From top to bottom: RRE functional with respect to the number of iterations for example 1 (top row), example 2 (middle row) and example 3 (bottom row). From left to right: comparison for different values of \(\lambda \), i.e., \(\lambda \in \{10^{-3},10^{-4},10^{-5}\}\) for the first two rows, \(\lambda \in \{10^{-4},10^{-5},10^{-6}\} \) for the third one

5 Conclusions and future work

In this paper, we have formulated and analysed a nested primal–dual method tailored for solving regularized convex optimization problems. Our proposed approach approximates a variable metric proximal–gradient step with extrapolation by executing a fixed number of primal-dual iterates, while dynamically adjusting the steplength parameter through a specialized backtracking procedure. The convergence of the iterates sequence towards a solution of the problem has been established by assuming a relaxed monotonicity condition on the scaling matrices, as well as a specific shrinking criterion on the extrapolation parameters. Extensive numerical experiments have shown that our algorithm performs well in comparison to other similar competitors on some Total-Variation regularized least-squares problems arising in image deblurring, especially when it is equipped with scaling matrices inspired by the Iterated Tikhonov method.

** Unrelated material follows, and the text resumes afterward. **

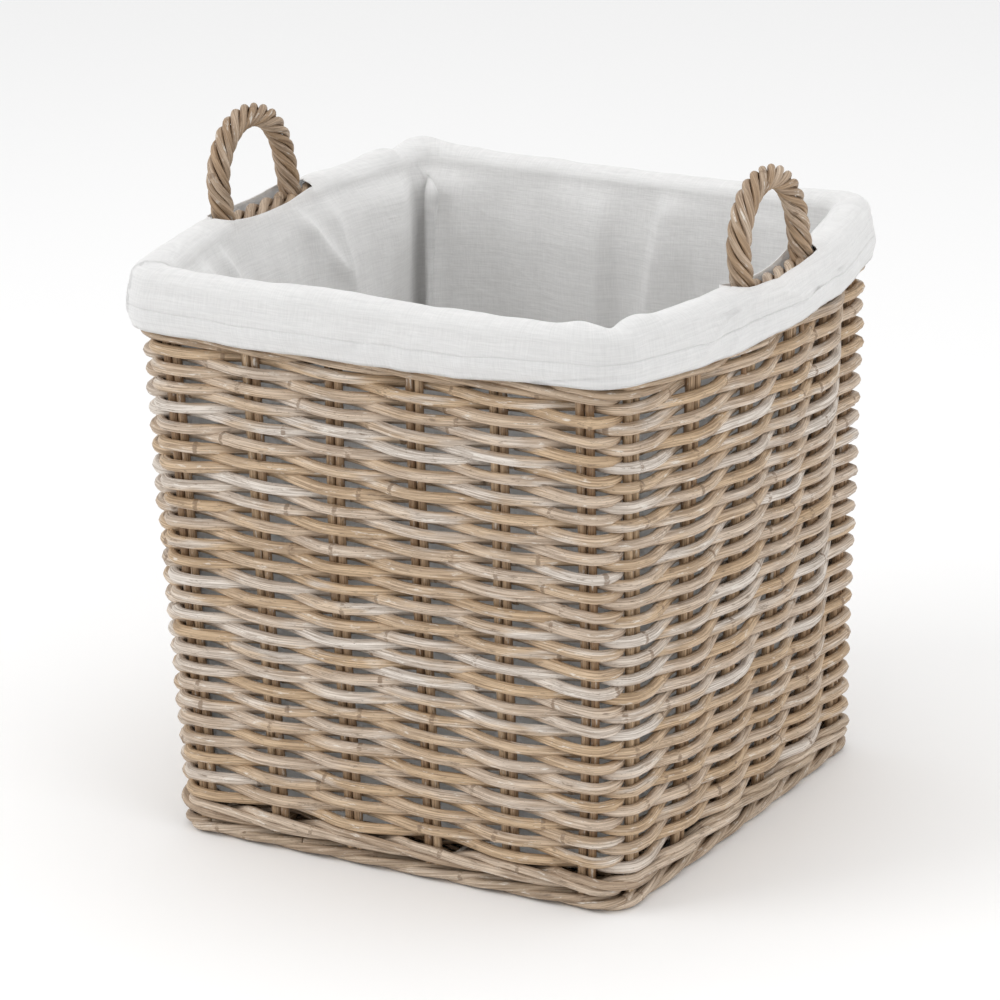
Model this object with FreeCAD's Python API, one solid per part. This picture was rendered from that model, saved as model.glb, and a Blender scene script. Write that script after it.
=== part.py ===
"""Square wicker log basket with two rope handles and a lift-out cloth liner.

Millimetres, +Z up. The origin is the middle of the foot, on the floor. The basket's
four corners make a square, so every side is modelled as the front, which faces -Y,
and turned about Z. The handles stand on the left (-X) and right (+X) sides, which
bow out more than the front and the back.
"""
import FreeCAD, Part
import math
import os

# ---- Basket shell ----
body_height = 503.0        # floor to the top of the rim
rim_corner_half = 238.0    # half width of the square of the corners, at the rim
foot_corner_half = 225.0   # the same at the floor
plain_bulge = 3.0          # how far the front and back bow out at the rim
handle_bulge = 29.0        # the same on the sides with the handles
foot_bulge = 2.0           # how far every side bows out at the floor
wall_thickness = 25.0      # rod in front, stake, rod behind

# ---- Bands of the wall, from the floor up ----
foot_border_height = 14.0
foot_tuck = 6.0            # how far the foot border draws in at the floor
foot_wale_height = 36.0
top_wale_height = 32.0
rim_border_height = 25.0
rim_border_proud = 1.0     # rolled rim stands out of the weave
rim_border_inset = 2.0     # and in over the inner face

# ---- Stakes ----
pairs_per_side = 6
stake_radius = 4.0
stake_rod_gap = 0.6        # between the two rods of a pair
stake_corner_inset = 38.0  # end pair's middle to the corner's flat
stake_end_gap = 0.15       # lowest edge of a stake's end to the border that it meets
bore_clearance = 0.15      # radial, round every rod that runs inside the weave
bore_end_gap = 0.5         # end of a base stick or core rod to the end of its bore

# ---- Base ----
base_thickness = 16.0
base_gap = 0.2             # edge of the woven base to the wall
base_stick_count = 7
base_stick_radius = 4.5
base_stick_edge = 28.0     # outer stick to the inner face of the wall
base_stick_bite = 6.0      # how far a stick's end runs into the foot wale

# ---- Handles ----
leg_gap = 0.6              # handle's leg, inside the wall, to the stake beside it
handle_rise = 79.0         # rim to the middle of the rope, at the top
handle_inset = 15.0        # outer face of the side to the rope's middle
rope_radius = 10.5
core_radius = 4.5
core_depth = 80.0          # how far the core's legs run down inside the wall

# ---- Liner ----
cloth = 1.5
liner_corner_radius = 4.5  # inside the liner's corners
liner_wall_gap = 1.0       # cloth to the inner face of the rim
liner_floor_gap = 1.0      # cloth to the woven base
liner_rim_gap = 1.5        # cloth over the top of the rim
cuff_gap = 1.0             # cloth to the outer face of the rim
cuff_height = 49.0         # rim's top down to the cuff's lower edge
hem_height = 20.0
slot_end_gap = 8.5         # handle rope to the end of its slot

# ---- Worked out from the sizes above ----
foot_wale_z = foot_border_height
weave_z = foot_wale_z + foot_wale_height
rim_border_z = body_height - rim_border_height
top_wale_z = rim_border_z - top_wale_height
base_z = foot_wale_z
base_top = base_z + base_thickness
liner_floor_z = base_top + liner_floor_gap
liner_rim_z = body_height + liner_rim_gap
liner_wall_offset = -(wall_thickness + rim_border_inset + liner_wall_gap)
cuff_offset = rim_border_proud + cuff_gap + cloth
corner_radius = liner_corner_radius + cloth - liner_wall_offset
sides = ("front", "right", "back", "left")
handle_sides = ("right", "left")
up_axis = FreeCAD.Vector(0, 0, 1)
parts_folder = "parts"


def at(x, y, z):
    return FreeCAD.Vector(x, y, z)


def corner_half_at(level):
    """Half width where a side meets its corner, at a height."""
    return foot_corner_half + (rim_corner_half - foot_corner_half) * level / body_height


def bulge_at(side, level):
    rim_bulge = handle_bulge if side in handle_sides else plain_bulge
    return foot_bulge + (rim_bulge - foot_bulge) * level / body_height


def half_at(side, level):
    """Basket's middle plane to the middle of a side."""
    return corner_half_at(level) + bulge_at(side, level)


def side_depth(side, x, level, offset):
    """Distance from the basket's middle plane to a side's face, at x along that side."""
    flat = corner_half_at(level) - corner_radius
    if abs(x) > flat:
        radius = corner_radius + offset
        return flat + math.sqrt(max(radius ** 2 - (abs(x) - flat) ** 2, 0.0))
    bulge = bulge_at(side, level)
    bow = (flat ** 2 + bulge ** 2) / (2 * bulge)
    return half_at(side, level) + offset - (bow - math.sqrt(bow ** 2 - x ** 2))


def pair_place(pair, level):
    """Where a pair of stakes stands along its side, from the middle of the side."""
    share = 2 * pair / (pairs_per_side - 1) - 1
    return share * (corner_half_at(level) - stake_corner_inset)


def side_edges(side, level, offset, z):
    """A side's outline, as the front, from mitre to mitre: half corner, side, half corner."""
    flat = corner_half_at(level) - corner_radius
    radius = corner_radius + offset

    def on_corner(sign, degrees):
        turn = math.radians(degrees)
        return at(sign * (flat + radius * math.sin(turn)), -(flat + radius * math.cos(turn)), z)

    middle = at(0, -(half_at(side, level) + offset), z)
    left = Part.Arc(on_corner(-1, 45), on_corner(-1, 22.5), on_corner(-1, 0))
    bowed = Part.Arc(on_corner(-1, 0), middle, on_corner(1, 0))
    right = Part.Arc(on_corner(1, 0), on_corner(1, 22.5), on_corner(1, 45))
    return [left.toShape(), bowed.toShape(), right.toShape()]


def mitred_wire(side, level, outer, inner, z):
    """Closed outline of a wall between two offsets, as the front, mitred at both corners."""
    outside = side_edges(side, level, outer, z)
    inside = side_edges(side, level, inner, z)
    start = Part.makeLine(inside[0].Vertexes[0].Point, outside[0].Vertexes[0].Point)
    end = Part.makeLine(outside[2].Vertexes[-1].Point, inside[2].Vertexes[-1].Point)
    return Part.Wire(Part.__sortEdges__([start] + outside + [end] + inside))


def side_band(side, low, high, outer, thickness, tuck=0.0, upright=False):
    """One side's stretch of wall between two heights, as the front.

    tuck draws its foot in. An upright band keeps the rim's outline all the way down.
    """
    low_level = body_height if upright else low
    high_level = body_height if upright else high
    inner = outer - thickness
    foot = mitred_wire(side, low_level, outer - tuck, inner - tuck, low)
    top = mitred_wire(side, high_level, outer, inner, high)
    return Part.makeLoft([foot, top], True, True)


def plate(low, high, offset):
    """A floor of the basket's own outline, drawn in by the offset."""
    outlines = []
    for z in (low, high):
        edges = []
        for index, side in enumerate(sides):
            for edge in side_edges(side, z, offset, z):
                edge.rotate(at(0, 0, 0), up_axis, 90 * index)
                edges.append(edge)
        outlines.append(Part.Wire(Part.__sortEdges__(edges)))
    return Part.makeLoft(outlines, True, True)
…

Future work may include the application of our algorithm to other imaging problems such as computer tomography, its adaptation to more accurate boundary conditions for image deblurring, and its extension to more general optimization problems. In particular, for applications not addressed in this paper, the matrix–vector product with the proposed scaling matrices might be computationally expensive. Therefore, we plan to investigate its approximation in suitable subspaces from both a theoretical and practical standpoint. Moreover, we will investigate the extension of our proposed algorithm to problems where constraints on the primal variable are imposed, and the definition of novel nested primal–dual algorithms where the backtracking procedure based on the Descent Lemma is replaced by a linesearch along the descent direction.